Switzerland's Ramon Zenhaeusern finished second, at 0.16sec, while Austrian Marco Schwarz, who was fastest in the first run, rounded out the podium, a further three-hundredths adrift.

Zenhaeusern's teammate Luca Aerni came close to causing a massive shock with a storming second run that saw him jump 25 places from 29th after the first run (+2.15) to fourth overall, just 0.47sec off Noel.

Alexis Pinturault consolidated his lead at the top of the overall World Cup standings, the Frenchman's eighth-placed finish netting him 32 points to take his season tally to 892pts.

Discipline leader Schwarz's podium finish saw him leapfrog Switzerland's Marco Odermatt (607) into second, on 626pts, in the general classification.

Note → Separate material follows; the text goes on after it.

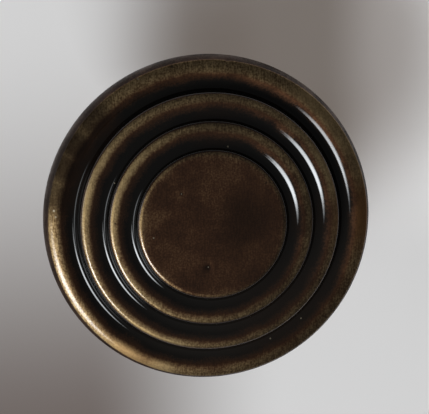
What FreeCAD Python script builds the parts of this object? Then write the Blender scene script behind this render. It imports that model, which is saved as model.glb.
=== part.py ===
import FreeCAD, Part
import math
import os

# Cabinet knob, one casting: a round head with two raised rings between its rim and a flat centre disc,
# on a flared neck and a round foot, with a tapped hole for the screw that comes through the drawer front.
# Millimetres. +Z runs out of the drawer front, and the origin is the middle of the foot's flat face.

# Head, seen from the front
HEAD_DIAMETER = 32.0
PROJECTION = 25.0
DISC_RADIUS = 7.12
RING_PITCH = 2.70

# Levels of the rings' crests, each below the crest inside it, and the fall of each crest to its outer edge
INNER_RING_DROP = 0.55
OUTER_RING_DROP = 0.67
RIM_DROP = 1.10
CREST_FALL = 0.11

# One groove: a steep wall on its inner side, down to a gutter, and a gentle slope up to the crest outside it.
# The slopes lie flatter from the innermost groove to the outermost.
WALL_RUN = 0.53
GROOVE_DEPTH = 0.53
INNER_SLOPE_ANGLE = 25.5
MIDDLE_SLOPE_ANGLE = 25.0
OUTER_SLOPE_ANGLE = 22.5
SHOULDER_ROUND = 0.60
GUTTER_FILLET = 0.76
CREST_ROUND = 1.65

# Rim: a bevel outside its crest, then a side that bellies out to the full diameter
BEVEL_RUN = 0.40
BEVEL_ANGLE = 28.0
BEVEL_ROUND = 1.90
SIDE_RUN = 0.42
SIDE_ANGLE = 62.0
SIDE_ROUND = 2.60
SIDE_HEIGHT = 1.80
UNDERSIDE_ANGLE = 31.0
UNDERSIDE_FILLET = 8.0

# Neck and foot
NECK_DIAMETER = 10.4
FOOT_DIAMETER = 16.0
FOOT_THICKNESS = 1.8
FOOT_EDGE_ROUND = 0.6
NECK_FOOT_FILLET = 2.1

# Tapped hole, M4 by 0.7: the wall is at the thread's minor diameter
HOLE_DIAMETER = 3.3
HOLE_DEPTH = 14.0
COUNTERSINK_DIAMETER = 4.4
DRILL_POINT_ANGLE = 118.0

# Largest share of an edge that the two rounds at its ends may take up together
ROUNDS_SHARE = 0.98


def vector(point):
    """Point (radius, height) of the section as a vector in the XZ plane."""
    return FreeCAD.Vector(point[0], 0, point[1])


def rounded_section(corners):
    """Closed face in the XZ plane through (radius, height, round) corners, each with a tangent arc."""
    count = len(corners)
    points = [vector(corner) for corner in corners]
    lengths = [points[i].distanceToPoint(points[(i + 1) % count]) for i in range(count)]
    along = [(points[(i + 1) % count] - points[i]).normalize() for i in range(count)]
    half_turns = [along[i - 1].getAngle(along[i]) / 2 for i in range(count)]
    setbacks = [corners[i][2] * math.tan(half_turns[i]) for i in range(count)]
    fits = [
        min(1.0, ROUNDS_SHARE * lengths[i] / max(setbacks[i] + setbacks[(i + 1) % count], 1e-9))
        for i in range(count)
    ]
    setbacks = [setbacks[i] * min(fits[i - 1], fits[i]) for i in range(count)]

    edges = []
    for i in range(count):
        start = points[i] + along[i] * setbacks[i]
        following = (i + 1) % count
        end = points[following] - along[i] * setbacks[following]
        edges.append(Part.LineSegment(start, end).toShape())
        if setbacks[following] > 0:
            corner = points[following]
            radius = setbacks[following] / math.tan(half_turns[following])
            inward = (along[following] - along[i]).normalize()
            middle = corner + inward * (radius / math.cos(half_turns[following]) - radius)
            leave = corner + along[following] * setbacks[following]
            edges.append(Part.Arc(end, middle, leave).toShape())
    return Part.Face(Part.Wire(edges))


def foot_and_neck(underside_height):
    """Corners from the hole's mouth out along the seat, up the neck and out to the head's lower edge."""
    neck_radius = NECK_DIAMETER / 2
    foot_radius = FOOT_DIAMETER / 2
    head_radius = HEAD_DIAMETER / 2
    neck_top = underside_height - (head_radius - neck_radius) * math.tan(math.radians(UNDERSIDE_ANGLE))
    return [
        (foot_radius, 0, 0),
        (foot_radius, FOOT_THICKNESS, FOOT_EDGE_ROUND),
        (neck_radius, FOOT_THICKNESS, NECK_FOOT_FILLET),
        (neck_radius, neck_top, UNDERSIDE_FILLET),
        (head_radius, underside_height, 0),
    ]


def rim(crest, edge_height):
    """Corners up the side of the head, over its crisp edge and up the bevel to the rim's crest."""
    head_radius = HEAD_DIAMETER / 2
    edge_radius = head_radius - SIDE_RUN
    return [
        (head_radius, edge_height - SIDE_RUN * math.tan(math.radians(SIDE_ANGLE)), SIDE_ROUND),
        (edge_radius, edge_height, 0),
        (edge_radius - BEVEL_RUN, crest - CREST_FALL, BEVEL_ROUND),
    ]


def groove(inner_edge, outer_crest, slope_angle):
    """Corners from the crest outside a groove down its slope to the gutter at the foot of its wall."""
    gutter = inner_edge + WALL_RUN
    slope_run = GROOVE_DEPTH / math.tan(math.radians(slope_angle))
    return [
        (gutter + slope_run, outer_crest, CREST_ROUND),
        (gutter, outer_crest - GROOVE_DEPTH, GUTTER_FILLET),
    ]


def rings_and_disc(rim_crest, outer_ring_crest, inner_ring_crest):
    """Corners from the rim's crest in across the rings to the middle of the disc."""
    inner_ring_edge = DISC_RADIUS + RING_PITCH
    outer_ring_edge = inner_ring_edge + RING_PITCH
    return [
        *groove(outer_ring_edge, rim_crest, OUTER_SLOPE_ANGLE),
        (outer_ring_edge, outer_ring_crest - CREST_FALL, SHOULDER_ROUND),
        *groove(inner_ring_edge, outer_ring_crest, MIDDLE_SLOPE_ANGLE),
        (inner_ring_edge, inner_ring_crest - CREST_FALL, SHOULDER_ROUND),
        *groove(DISC_RADIUS, inner_ring_crest, INNER_SLOPE_ANGLE),
        (DISC_RADIUS, PROJECTION, SHOULDER_ROUND),
        (0, PROJECTION, 0),
    ]


def tapped_hole():
    """Corners of the screw hole from its drill point on the axis out to the countersunk mouth."""
    hole_radius = HOLE_DIAMETER / 2
    mouth_radius = COUNTERSINK_DIAMETER / 2
    point_height = hole_radius / math.tan(math.radians(DRILL_POINT_ANGLE / 2))
    return [
        (0, HOLE_DEPTH + point_height, 0),
        (hole_radius, HOLE_DEPTH, 0),
        (hole_radius, mouth_radius - hole_radius, 0),
        (mouth_radius, 0, 0),
    ]


def knob():
    """The casting, turned from one section."""
    inner_ring_crest = PROJECTION - INNER_RING_DROP
    outer_ring_crest = inner_ring_crest - OUTER_RING_DROP
    rim_crest = outer_ring_crest - RIM_DROP
    rim_edge = rim_crest - CREST_FALL - BEVEL_RUN * math.tan(math.radians(BEVEL_ANGLE))
    section = rounded_section(
        foot_and_neck(rim_edge - SIDE_HEIGHT)
        + rim(rim_crest, rim_edge)
        + rings_and_disc(rim_crest, outer_ring_crest, inner_ring_crest)
        + tapped_hole()
    )
    return section.revolve(FreeCAD.Vector(0, 0, 0), FreeCAD.Vector(0, 0, 1), 360)


os.makedirs("parts", exist_ok=True)
casting = knob()
casting.exportStep("parts/knob.step")
print("volume", round(casting.Volume, 1), "mm3, valid", casting.isValid(), casting.ShapeType)
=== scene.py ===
import math

import bpy
from mathutils import Matrix, Vector


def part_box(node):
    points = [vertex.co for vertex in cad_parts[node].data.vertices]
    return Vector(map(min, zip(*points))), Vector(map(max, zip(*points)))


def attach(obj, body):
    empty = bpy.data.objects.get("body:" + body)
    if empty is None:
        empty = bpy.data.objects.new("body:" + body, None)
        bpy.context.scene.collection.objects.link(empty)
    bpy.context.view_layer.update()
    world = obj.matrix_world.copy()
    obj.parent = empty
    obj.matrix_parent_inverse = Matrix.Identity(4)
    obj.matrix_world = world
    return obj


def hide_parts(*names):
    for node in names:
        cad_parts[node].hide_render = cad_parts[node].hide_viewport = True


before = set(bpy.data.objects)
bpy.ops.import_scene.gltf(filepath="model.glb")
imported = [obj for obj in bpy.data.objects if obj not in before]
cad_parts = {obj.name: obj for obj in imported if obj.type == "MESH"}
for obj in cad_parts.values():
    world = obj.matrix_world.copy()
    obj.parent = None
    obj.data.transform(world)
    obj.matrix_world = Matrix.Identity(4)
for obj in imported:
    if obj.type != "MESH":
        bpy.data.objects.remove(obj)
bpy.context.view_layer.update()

# A ringed cabinet knob: one casting with a dark patina that is brushed back to brass where it stands proud,
# all under clear lacquer. Metres, in the CAD's own frame: +Z out of the drawer front, origin on the foot.
MM = 0.001

# Head, as in the CAD
HEAD_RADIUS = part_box("knob")[1].x
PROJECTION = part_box("knob")[1].z
DISC_RADIUS = 7.12 * MM
RING_PITCH = 2.70 * MM
INNER_RING_DROP = 0.55 * MM
OUTER_RING_DROP = 0.67 * MM
RIM_DROP = 1.10 * MM

# One groove, and the rounds of the relief
WALL_RUN = 0.53 * MM
GROOVE_DEPTH = 0.53 * MM
INNER_SLOPE_ANGLE = math.radians(25.5)
MIDDLE_SLOPE_ANGLE = math.radians(25)
OUTER_SLOPE_ANGLE = math.radians(22.5)
SHOULDER_ROUND = 0.60 * MM
GUTTER_FILLET = 0.76 * MM
CREST_ROUND = 1.65 * MM
CREST_FALL = 0.11 * MM

# Rim, underside, neck and foot
RIM_BEVEL_RUN = 0.40 * MM
RIM_BEVEL_ANGLE = math.radians(28)
RIM_ROUND = 1.90 * MM
RIM_EDGE_ROUND = 0.15 * MM
SIDE_RUN = 0.42 * MM
SIDE_ANGLE = math.radians(62)
SIDE_ROUND = 2.60 * MM
SIDE_HEIGHT = 1.80 * MM
SIDE_LOWER_ROUND = 0.15 * MM
UNDERSIDE_ANGLE = math.radians(31)
UNDERSIDE_FILLET = 8.0 * MM
NECK_RADIUS = 5.2 * MM
FOOT_RADIUS = 8.0 * MM
FOOT_THICKNESS = 1.8 * MM
FOOT_EDGE_ROUND = 0.6 * MM
FOOT_SEAT_ROUND = 0.25 * MM
NECK_FOOT_FILLET = 2.1 * MM

# Tapped hole, M4 by 0.7: the wall is cut at the major radius here, and the thread's ridge stands in to the
# minor radius that the CAD's hole has
MINOR_RADIUS = 1.65 * MM
MAJOR_RADIUS = 2.0 * MM
THREAD_PITCH = 0.7 * MM
THREAD_CREST = THREAD_PITCH / 4
THREAD_START = 0.55 * MM
THREAD_END = 12.4 * MM
THREAD_SINK = 0.01 * MM
HOLE_DEPTH = 14.0 * MM
COUNTERSINK_RADIUS = 2.2 * MM
DRILL_POINT_ANGLE = math.radians(118)

# Levels and edges that follow
INNER_RING_CREST = PROJECTION - INNER_RING_DROP
OUTER_RING_CREST = INNER_RING_CREST - OUTER_RING_DROP
RIM_CREST = OUTER_RING_CREST - RIM_DROP
RIM_EDGE = RIM_CREST - CREST_FALL - RIM_BEVEL_RUN * math.tan(RIM_BEVEL_ANGLE)
UNDERSIDE_HEIGHT = RIM_EDGE - SIDE_HEIGHT
INNER_RING_EDGE = DISC_RADIUS + RING_PITCH
OUTER_RING_EDGE = INNER_RING_EDGE + RING_PITCH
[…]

Pinturault said he was satisfied with coming away with a top-eight finish in tricky conditions, with heavy rain affecting visibility and the quality of the snow.

"It was fair enough, even if I made a mistake on the first run," said the Frenchman, a three-time Olympic medallist who is the reigning world combined champion.

"I didn't feel great this morning, I was in a bad mood. There are some days better than others, and today was a bad one."